For the first time ever, Mavis jumped of her own accord into the river… finding her wet feet at last. Today, another lunch, with Connie and Tom and their friends Isla and Martin, just to the west of Bridport, north of Chideock, in a lovely bit of country completely new to us.  We came across the perfect Dorset cottage, tucked in a hidden valley with a view down to the shining sea at a fold in the hills.

And then up to Hardown Hill, a stretch of beautiful heathland with views up and down the coast.

Sun streamed through distant clouds, 

And far, far in the east, the Isle of Portland glowed briefly, floating between sea and sky, in the way that sometimes happens in the haze of summer in Greece.

We came across this bench, erected in 1936, 

And felt as if we were in a scene from Thomas Hardy.

The colours of sea, sunset and cloud took on the quality of abstract painting.

And we made our way back to Isla and Martin’s, for apple crumble and tea, and drove home contended at the end of a really happy day.

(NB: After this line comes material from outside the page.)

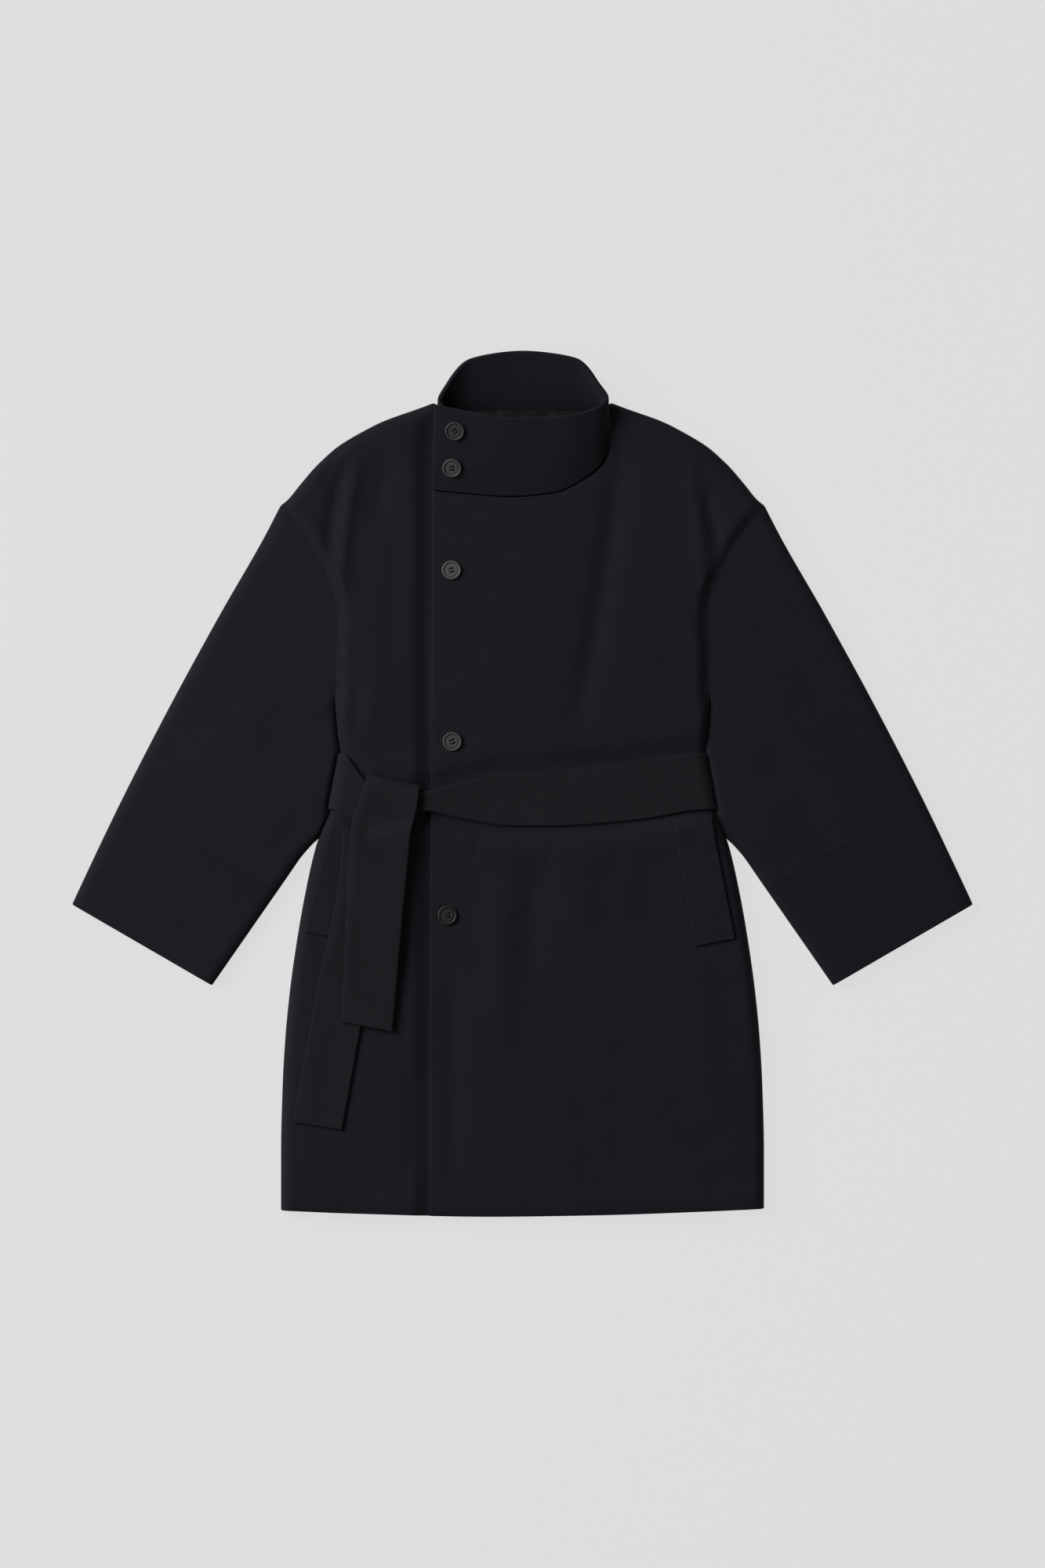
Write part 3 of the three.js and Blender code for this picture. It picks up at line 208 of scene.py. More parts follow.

Our new discoveries, wherever they are, whatever they may be, are someone else’s familiar territory – a walk we make for the first time is a place that for others is their daily round; that beautiful porch we looked at yesterday for the first time is someone’s front door, and has been enjoyed daily in that tiny hamlet for four hundred years.

It’s good to remember how connected we all are, through time, and through space, at times like these.